People will make mistakes. They will disappoint you. They are going to fail.

This is especially true if they are taking risks.

It begs the question. Are you encouraging innovation or the status quo? People who are perfect in their jobs never fail. They also never take risks. Is that the work environment you want to promote?

Great leaders encourage risk taking.

Great leaders encourage forward thinking.

Great leaders actively push their team to develop new ideas.

Why? Because great leaders know that the only way to develop products and services that our clients will use in ten years is to start developing them now.

What are you doing to help your people break out of status quo thinking? What are you doing to create an environment that serves your future clients?

As a leader, you have to push your teams past the point of being comfortable. How do you start this process of creating innovative thinkers?

  1. Ask difficult questions. What can we do to improve our process, product, service, or idea?
  2. Ask really difficult questions. Can what we do be outsourced? Can what we do now be automated? Will we need human workers to do this in 10 years or can robots do this?
  3. Ask uncomfortable, really difficult questions, the kind that hurt your brain. Who are we serving in 20 years?  What will they need and want?  Are our current skill sets going to be able to accomodate the future work and the future workforce?  How can we develop and create the future?

Last week I met with Thomas Frey, world famous futurist, at the DaVinci Institute. We discussed the possibilities of the future, such as what cities would look like if everyone used driveless cars, and no one owned a car.
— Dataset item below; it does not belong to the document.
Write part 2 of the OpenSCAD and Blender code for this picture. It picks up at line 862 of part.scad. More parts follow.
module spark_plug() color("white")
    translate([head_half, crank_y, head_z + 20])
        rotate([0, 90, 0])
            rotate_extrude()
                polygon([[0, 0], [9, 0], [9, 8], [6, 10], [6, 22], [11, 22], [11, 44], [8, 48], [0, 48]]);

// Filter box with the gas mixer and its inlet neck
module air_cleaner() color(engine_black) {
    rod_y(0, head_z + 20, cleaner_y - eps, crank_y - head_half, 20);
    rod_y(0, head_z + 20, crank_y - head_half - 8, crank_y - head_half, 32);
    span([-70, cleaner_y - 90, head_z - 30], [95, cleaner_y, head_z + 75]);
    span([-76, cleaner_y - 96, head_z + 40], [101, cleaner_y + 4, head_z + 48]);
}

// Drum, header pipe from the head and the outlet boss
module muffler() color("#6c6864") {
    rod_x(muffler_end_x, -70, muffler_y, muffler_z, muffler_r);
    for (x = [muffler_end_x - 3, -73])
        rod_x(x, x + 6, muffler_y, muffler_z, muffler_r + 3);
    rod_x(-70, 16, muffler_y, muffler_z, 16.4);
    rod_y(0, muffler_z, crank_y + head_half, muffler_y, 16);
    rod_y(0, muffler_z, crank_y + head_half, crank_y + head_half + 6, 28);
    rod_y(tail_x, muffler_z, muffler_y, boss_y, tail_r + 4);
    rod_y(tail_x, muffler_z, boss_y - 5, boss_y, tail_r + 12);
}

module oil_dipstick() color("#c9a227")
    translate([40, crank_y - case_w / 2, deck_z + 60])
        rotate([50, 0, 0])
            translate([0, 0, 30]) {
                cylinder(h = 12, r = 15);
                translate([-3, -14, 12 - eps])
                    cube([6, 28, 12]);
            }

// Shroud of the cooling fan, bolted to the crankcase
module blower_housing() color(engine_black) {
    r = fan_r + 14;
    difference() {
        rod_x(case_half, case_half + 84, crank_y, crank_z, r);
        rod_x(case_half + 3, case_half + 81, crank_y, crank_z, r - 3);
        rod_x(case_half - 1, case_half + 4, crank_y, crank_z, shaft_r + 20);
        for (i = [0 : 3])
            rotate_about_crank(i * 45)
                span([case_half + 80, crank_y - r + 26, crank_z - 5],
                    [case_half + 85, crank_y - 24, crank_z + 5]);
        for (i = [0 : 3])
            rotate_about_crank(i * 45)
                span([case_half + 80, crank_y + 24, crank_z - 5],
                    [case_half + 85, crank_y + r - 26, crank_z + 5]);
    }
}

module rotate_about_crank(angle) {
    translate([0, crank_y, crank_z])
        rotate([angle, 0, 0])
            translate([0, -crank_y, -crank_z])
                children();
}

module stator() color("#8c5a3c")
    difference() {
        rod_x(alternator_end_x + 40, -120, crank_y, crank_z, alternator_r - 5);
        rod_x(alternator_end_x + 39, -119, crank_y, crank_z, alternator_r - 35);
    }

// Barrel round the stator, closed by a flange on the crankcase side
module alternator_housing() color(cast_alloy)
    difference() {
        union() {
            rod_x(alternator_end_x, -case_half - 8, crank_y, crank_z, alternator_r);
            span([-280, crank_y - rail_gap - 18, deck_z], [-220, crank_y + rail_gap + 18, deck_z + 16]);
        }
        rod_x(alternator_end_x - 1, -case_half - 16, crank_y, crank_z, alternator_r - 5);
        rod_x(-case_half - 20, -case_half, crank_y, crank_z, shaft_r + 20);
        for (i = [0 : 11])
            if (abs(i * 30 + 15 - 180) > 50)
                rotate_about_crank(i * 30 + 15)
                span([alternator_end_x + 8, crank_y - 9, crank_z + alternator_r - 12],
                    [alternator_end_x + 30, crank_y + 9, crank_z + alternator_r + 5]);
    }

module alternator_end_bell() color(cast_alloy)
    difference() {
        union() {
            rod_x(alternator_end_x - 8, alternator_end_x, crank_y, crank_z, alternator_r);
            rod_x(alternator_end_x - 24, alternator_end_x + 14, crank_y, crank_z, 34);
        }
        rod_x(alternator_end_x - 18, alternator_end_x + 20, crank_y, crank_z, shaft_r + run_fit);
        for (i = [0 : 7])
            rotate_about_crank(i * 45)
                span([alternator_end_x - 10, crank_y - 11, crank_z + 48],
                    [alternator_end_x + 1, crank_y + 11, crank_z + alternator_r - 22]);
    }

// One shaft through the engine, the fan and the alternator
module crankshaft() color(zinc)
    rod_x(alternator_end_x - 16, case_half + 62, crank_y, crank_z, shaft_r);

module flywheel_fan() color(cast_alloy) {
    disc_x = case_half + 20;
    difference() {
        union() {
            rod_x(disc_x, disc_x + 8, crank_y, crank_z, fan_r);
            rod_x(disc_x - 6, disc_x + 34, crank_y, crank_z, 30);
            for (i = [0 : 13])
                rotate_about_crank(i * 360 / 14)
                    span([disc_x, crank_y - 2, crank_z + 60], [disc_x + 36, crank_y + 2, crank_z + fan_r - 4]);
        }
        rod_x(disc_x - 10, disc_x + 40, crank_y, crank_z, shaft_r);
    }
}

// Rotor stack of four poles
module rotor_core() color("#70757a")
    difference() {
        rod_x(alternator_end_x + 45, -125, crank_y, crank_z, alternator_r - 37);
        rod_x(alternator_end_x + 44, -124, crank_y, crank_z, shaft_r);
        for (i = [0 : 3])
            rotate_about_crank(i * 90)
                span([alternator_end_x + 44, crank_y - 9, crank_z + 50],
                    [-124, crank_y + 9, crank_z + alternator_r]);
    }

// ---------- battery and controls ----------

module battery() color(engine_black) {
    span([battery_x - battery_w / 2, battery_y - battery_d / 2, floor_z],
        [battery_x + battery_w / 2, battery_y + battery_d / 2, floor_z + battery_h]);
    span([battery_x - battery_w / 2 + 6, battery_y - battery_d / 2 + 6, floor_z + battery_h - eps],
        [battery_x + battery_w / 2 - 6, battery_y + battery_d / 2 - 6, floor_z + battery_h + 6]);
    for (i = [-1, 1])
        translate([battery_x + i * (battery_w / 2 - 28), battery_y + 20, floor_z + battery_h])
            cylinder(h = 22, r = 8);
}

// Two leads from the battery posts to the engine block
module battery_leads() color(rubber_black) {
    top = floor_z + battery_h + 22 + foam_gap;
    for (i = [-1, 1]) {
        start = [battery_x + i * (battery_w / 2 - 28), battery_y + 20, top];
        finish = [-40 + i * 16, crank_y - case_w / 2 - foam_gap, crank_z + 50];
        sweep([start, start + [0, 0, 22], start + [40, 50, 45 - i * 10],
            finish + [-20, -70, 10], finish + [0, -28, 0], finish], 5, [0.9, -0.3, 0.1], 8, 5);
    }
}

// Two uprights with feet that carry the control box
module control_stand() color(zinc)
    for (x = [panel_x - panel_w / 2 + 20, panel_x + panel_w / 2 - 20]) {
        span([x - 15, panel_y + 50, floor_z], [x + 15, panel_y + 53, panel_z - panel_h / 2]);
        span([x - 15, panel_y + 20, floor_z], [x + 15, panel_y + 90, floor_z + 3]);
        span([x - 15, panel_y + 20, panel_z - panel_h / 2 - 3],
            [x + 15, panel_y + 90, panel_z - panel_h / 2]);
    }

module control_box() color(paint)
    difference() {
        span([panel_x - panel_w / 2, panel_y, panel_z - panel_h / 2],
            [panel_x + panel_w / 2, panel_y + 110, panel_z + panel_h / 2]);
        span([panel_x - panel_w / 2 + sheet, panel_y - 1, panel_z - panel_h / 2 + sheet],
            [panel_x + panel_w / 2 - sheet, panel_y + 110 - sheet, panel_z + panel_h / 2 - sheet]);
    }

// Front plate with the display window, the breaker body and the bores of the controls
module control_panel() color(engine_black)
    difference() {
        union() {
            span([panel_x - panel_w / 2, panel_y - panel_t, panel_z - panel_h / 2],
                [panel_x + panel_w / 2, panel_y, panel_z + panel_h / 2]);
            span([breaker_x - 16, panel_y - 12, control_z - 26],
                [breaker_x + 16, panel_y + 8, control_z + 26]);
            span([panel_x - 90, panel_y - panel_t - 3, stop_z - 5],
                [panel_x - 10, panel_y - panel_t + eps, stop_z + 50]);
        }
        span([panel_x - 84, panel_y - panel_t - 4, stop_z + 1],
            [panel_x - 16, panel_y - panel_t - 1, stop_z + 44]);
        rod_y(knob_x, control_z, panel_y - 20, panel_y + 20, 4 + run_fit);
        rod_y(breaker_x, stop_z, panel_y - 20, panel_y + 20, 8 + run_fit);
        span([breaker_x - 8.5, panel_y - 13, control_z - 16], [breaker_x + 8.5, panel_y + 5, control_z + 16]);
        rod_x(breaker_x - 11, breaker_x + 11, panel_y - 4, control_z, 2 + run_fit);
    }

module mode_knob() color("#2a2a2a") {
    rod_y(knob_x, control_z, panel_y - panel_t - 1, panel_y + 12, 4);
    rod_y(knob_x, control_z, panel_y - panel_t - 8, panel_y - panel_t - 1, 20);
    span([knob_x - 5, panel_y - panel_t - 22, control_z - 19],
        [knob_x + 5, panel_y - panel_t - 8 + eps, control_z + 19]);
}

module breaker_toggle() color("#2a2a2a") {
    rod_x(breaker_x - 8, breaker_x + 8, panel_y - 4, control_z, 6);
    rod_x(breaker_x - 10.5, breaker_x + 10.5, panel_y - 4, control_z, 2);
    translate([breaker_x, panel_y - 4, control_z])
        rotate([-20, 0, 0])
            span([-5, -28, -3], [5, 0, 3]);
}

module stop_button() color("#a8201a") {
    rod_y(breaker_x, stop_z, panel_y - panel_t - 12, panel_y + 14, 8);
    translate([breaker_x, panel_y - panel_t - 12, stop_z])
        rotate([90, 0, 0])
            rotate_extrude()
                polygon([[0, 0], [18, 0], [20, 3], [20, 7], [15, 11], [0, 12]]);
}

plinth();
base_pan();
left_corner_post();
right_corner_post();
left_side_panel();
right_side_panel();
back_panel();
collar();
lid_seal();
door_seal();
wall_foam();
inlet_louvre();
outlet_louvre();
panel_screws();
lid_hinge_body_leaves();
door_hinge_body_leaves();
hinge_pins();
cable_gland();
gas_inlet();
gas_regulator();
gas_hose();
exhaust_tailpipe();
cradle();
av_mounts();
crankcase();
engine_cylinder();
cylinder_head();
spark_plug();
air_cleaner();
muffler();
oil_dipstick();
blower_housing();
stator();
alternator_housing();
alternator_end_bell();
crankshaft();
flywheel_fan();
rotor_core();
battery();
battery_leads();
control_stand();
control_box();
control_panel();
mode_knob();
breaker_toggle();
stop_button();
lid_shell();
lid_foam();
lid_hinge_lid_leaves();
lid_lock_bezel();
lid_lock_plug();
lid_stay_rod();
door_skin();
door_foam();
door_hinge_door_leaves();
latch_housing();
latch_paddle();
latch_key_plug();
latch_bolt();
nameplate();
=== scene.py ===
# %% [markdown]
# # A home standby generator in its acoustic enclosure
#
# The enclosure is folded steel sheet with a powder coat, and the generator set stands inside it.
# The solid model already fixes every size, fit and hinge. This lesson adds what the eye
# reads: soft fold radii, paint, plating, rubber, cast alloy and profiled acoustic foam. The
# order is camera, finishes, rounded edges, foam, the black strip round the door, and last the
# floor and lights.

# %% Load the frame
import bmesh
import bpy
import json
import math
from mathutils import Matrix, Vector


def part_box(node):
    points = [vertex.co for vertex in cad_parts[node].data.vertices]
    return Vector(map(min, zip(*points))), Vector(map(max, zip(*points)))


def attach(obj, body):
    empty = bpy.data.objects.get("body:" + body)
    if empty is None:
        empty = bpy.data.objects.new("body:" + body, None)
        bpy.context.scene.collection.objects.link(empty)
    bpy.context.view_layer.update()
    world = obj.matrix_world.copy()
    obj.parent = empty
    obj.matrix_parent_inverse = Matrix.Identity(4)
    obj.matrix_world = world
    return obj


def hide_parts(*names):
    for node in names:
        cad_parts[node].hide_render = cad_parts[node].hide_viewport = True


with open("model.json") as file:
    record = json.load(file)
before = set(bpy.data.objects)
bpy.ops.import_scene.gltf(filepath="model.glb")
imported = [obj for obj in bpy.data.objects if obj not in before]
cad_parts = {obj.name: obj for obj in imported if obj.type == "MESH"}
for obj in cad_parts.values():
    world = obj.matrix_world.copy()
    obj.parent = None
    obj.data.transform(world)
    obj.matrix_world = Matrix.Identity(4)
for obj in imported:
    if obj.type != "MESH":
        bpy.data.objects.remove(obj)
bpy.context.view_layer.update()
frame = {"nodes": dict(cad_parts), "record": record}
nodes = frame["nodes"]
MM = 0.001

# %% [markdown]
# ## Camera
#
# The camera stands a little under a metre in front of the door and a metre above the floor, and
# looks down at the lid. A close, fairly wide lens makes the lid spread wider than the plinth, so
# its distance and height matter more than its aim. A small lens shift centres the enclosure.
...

Parking lots and traffic tickets would go away, and all of those complementary goods and services that go with them would disappear. It is hard to imagine not needing to own or rent a car, or even learn how to drive. We discussed ethical issues as well, such as how old children need to be to ride to school alone in a driverless car. The benefits, of course, are easy to imagine. No fear of growing older and being dependent on others for transportation. Less traffic. Less pollution. But just this one example lends itself to long discussions about the future of work.

As leaders today we need to be leaning into the next wave of innovation, and we can only do that by encouraging our people to take risks. Reward ideas, even the ones that don’t seem possible, by taking them seriously.